Mother's Day 2011-My eyes welled up and overflowed with tears as we watched the choir sing.  Why we thought it was a great idea to spend Mother's Day morning watching the African Children's Choir while neck-deep in awaiting our referral for an African child is STILL beyond me.  The choir was amazing and energetic and it really was a fun concert, but my mama's heart was aching so much for the babe who had stolen our hearts though we hadn't yet seen his face.  THIS Mother's Day, during the long wait for a referral, was the hardest one yet.  I was grateful for the two I had in my arms, but longed for the one that was still growing in my heart.

Mother's Day 2012-Difficult is the only word I can think of to describe this Mother's Day.  We'd FINALLY officially passed court just two days prior.  Our case was finally moving and I was grateful, but my arms ached for the baby that we'd had to leave in Ethiopia 5 weeks before.  I cried out to God so much on this day (and the days surrounding) to care for our little baby and to speed things along to get us back to him.  Though I'd thought the previous year's Mother's Day was hard, this one stretched me beyond what I could handle.  And, in that stretching, the Lord was there, holding me in His arms and comforting me as I cried.



Mother's Day 2014-This Mother's Day {TODAY} is one filled with joy for me.  My three babies are under one roof and have poured accolades from "You're the best mom ever" to "We love you mom; we wouldn't be a family without you."  And, I am overwhelmed with appreciation that I get to parent these little lovelies.  It's a responsibility that I pray I never take for granted.
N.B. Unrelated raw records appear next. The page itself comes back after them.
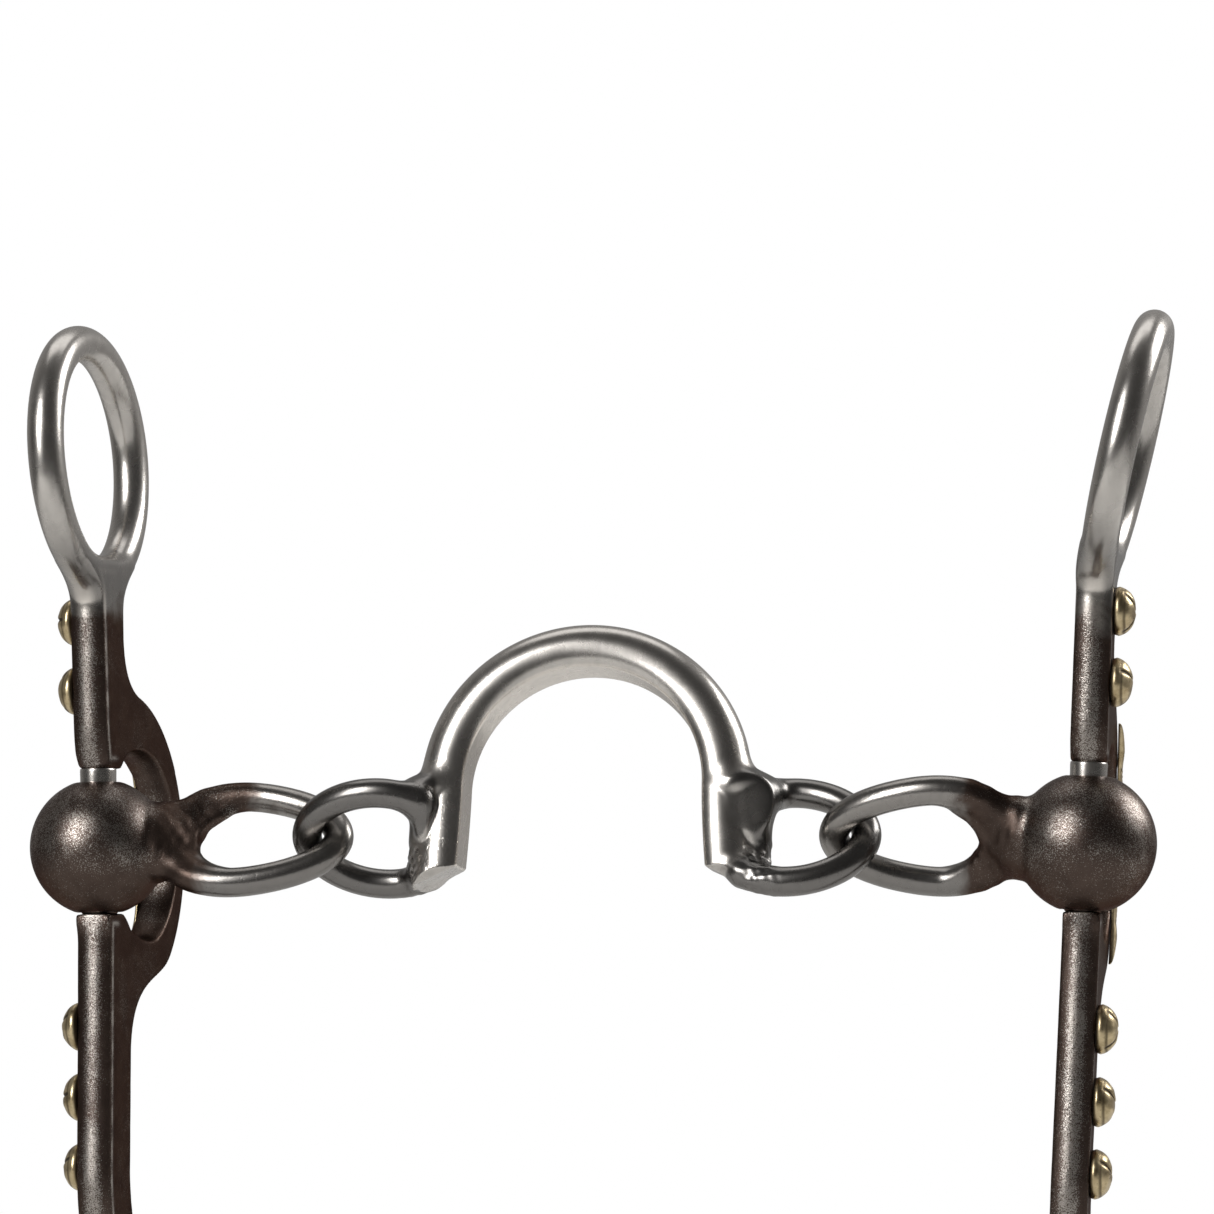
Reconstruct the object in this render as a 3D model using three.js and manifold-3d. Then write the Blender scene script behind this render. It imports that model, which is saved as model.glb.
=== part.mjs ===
// A Western loose-cheek curb bit with a chain-linked port mouthpiece.
//
// Millimetres. The origin is the middle of the mouthpiece, level with the two hinge balls.
// +X runs to the right cheek, +Y from the smooth edge of the cheeks to their crescents, +Z up.
import * as THREE from 'three';
import { mergeVertices } from 'three/addons/utils/BufferGeometryUtils.js';
import Module from 'manifold-3d';

const wasm = await Module();
wasm.setup();

// ---- driving dimensions ----
const GAP = 0.3;                  // clear space left between pieces that touch or are welded
const BALL_RADIUS = 9.525;        // a 3/4 inch ball
const BALL_FLAT = 9.05;           // height of the flats ground at each end of its bore
const BORE_RADIUS = 2.8;
const PIN_RADIUS = 2.5;
const PIN_TOP = 10.9;
const PIN_BOTTOM = -9.3;

const WIRE_RADIUS = 2.02;         // the rod that every chain loop is bent from
const LOOP_AXIS_Z = 1.0;          // the chain runs a little above the ball centres
const LOOP_TILT = 40;             // degrees between each loop's plane and the vertical
const LOOP_HALF_HEIGHT = 7.85;    // centre line, half of a loop's greatest width
const LINK_OVERLAP = 2.2;         // from a loop's rod centre to where two loops bear
const BALL_LINK_LENGTH = 33.9;    // from the ball centre to the rod centre at the loop's tip

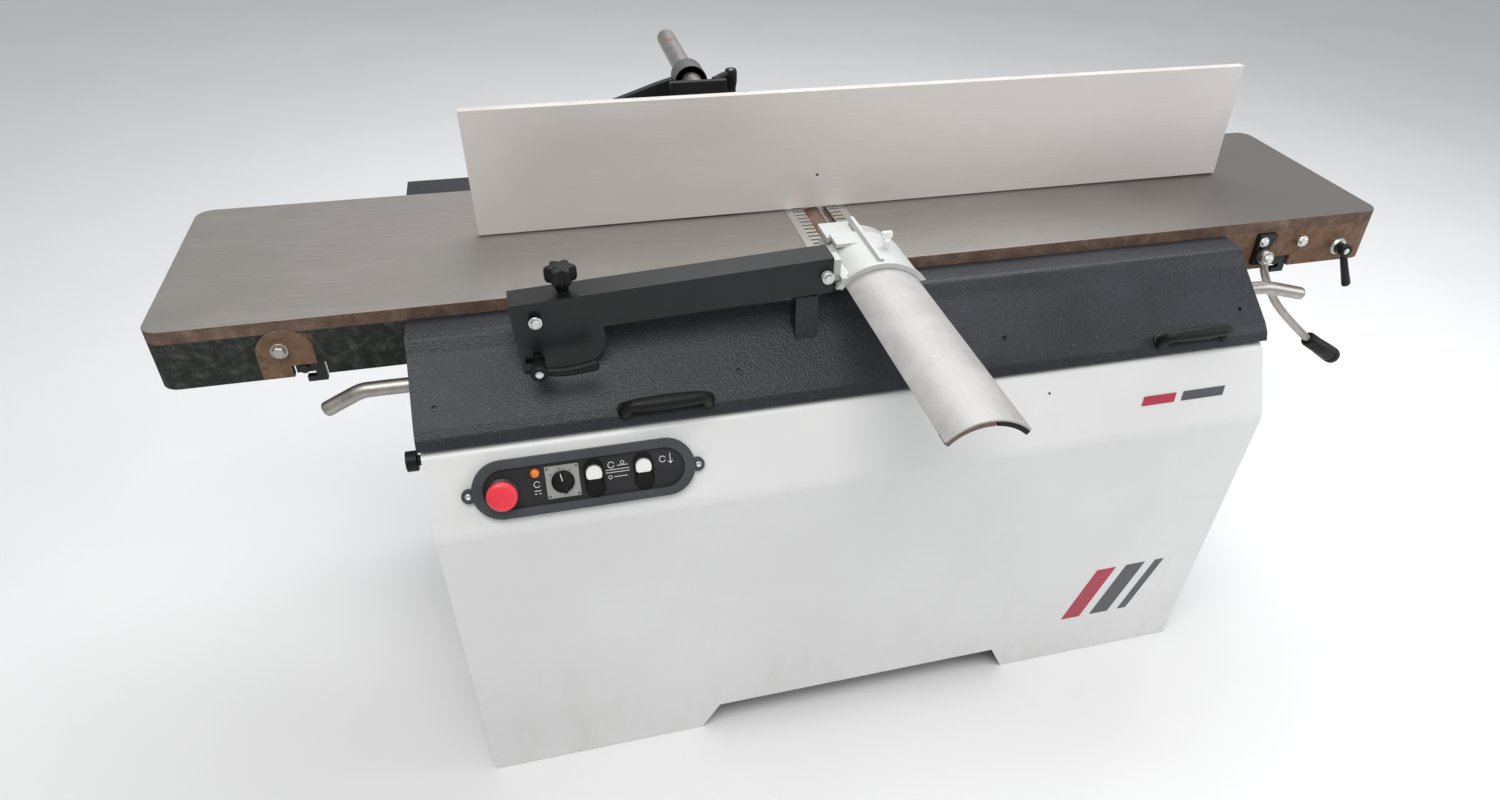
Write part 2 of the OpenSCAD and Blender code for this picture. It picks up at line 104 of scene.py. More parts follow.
def smooth(nt, v, lo, hi):
    m = nt.nodes.new("ShaderNodeMapRange"); m.interpolation_type = "SMOOTHSTEP"
    nt.links.new(v, m.inputs[0]); m.inputs[1].default_value = lo; m.inputs[2].default_value = hi
    return m.outputs[0]
def lk(nt, a, b): nt.links.new(a, b)

def plastic(name, c, rough=0.45, var=0.25, grain=900, bs=0.12, coat=0.0, spec=0.5):
    m, nt, b = new_mat(name); v = coord(nt)
    n1 = noise(nt, v, 14, 5); n2 = noise(nt, v, grain, 2)
    d = [x * (1 - var) for x in c]; l = [min(1, x * (1 + var)) for x in c]
    lk(nt, ramp(nt, n1, [(0.3, d), (0.7, l)]), b.inputs["Base Color"])
    lk(nt, gray(nt, n1, [(0.3, rough - 0.08), (0.7, rough + 0.1)]), b.inputs["Roughness"])
    b.inputs["Coat Weight"].default_value = coat; b.inputs["Specular IOR Level"].default_value = spec
    bump(nt, b, n2, bs, 0.0004); return m
def metal(name, c, rough=0.35, aniso=(1, 1, 1), var=0.15, streak=60, rust=None, rust_amt=0.5, bs=0.05, metallic=1.0):
    m, nt, b = new_mat(name); v = coord(nt, aniso); w = coord(nt)
    n1 = noise(nt, v, streak, 6, 0.65); n2 = noise(nt, w, 9, 6, 0.6)
    d = [x * (1 - var) for x in c]; l = [min(1, x * (1 + var)) for x in c]
    col = ramp(nt, n1, [(0.3, d), (0.7, l)])
    if rust:
        f = smooth(nt, n2, rust_amt, rust_amt + 0.16)
        col = mix(nt, f, col, rust)
        lk(nt, math_(nt, "SUBTRACT", metallic, math_(nt, "MULTIPLY", f, 0.7)), b.inputs["Metallic"])
    else: b.inputs["Metallic"].default_value = metallic
    lk(nt, col, b.inputs["Base Color"])
    r = math_(nt, "ADD", math_(nt, "MULTIPLY", n1, 0.14), math_(nt, "MULTIPLY", n2, 0.16))
    lk(nt, math_(nt, "ADD", r, rough - 0.15), b.inputs["Roughness"])
    bump(nt, b, n1, bs, 0.0004); return m

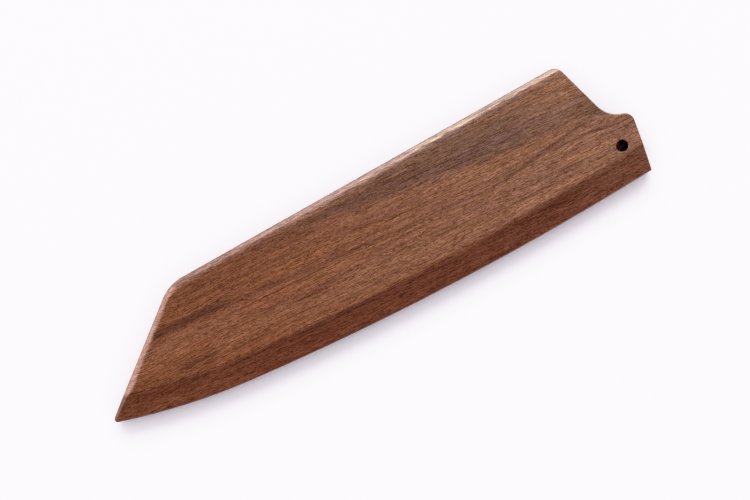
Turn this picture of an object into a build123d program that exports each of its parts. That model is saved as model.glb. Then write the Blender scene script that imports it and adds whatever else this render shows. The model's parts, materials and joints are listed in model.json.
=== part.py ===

Our journeys are marked with ebbs and flows.  My journey of motherhood has taught me that I cannot do it on my own.  I am forever grateful that He will never leave me or forsake me and that He places people (other mothers, friends, and family) in my path to encourage me and pick me up when I'm having a hard time finding the joy in my journey.  My prayer is that I would intentionally encourage those who are struggling in their journey and rejoice with those who are filled with joy.

Wherever you are along your journey, I pray that you find joy today, that you celebrate your blessings, and that the Lord is near.  Happy Mother's Day.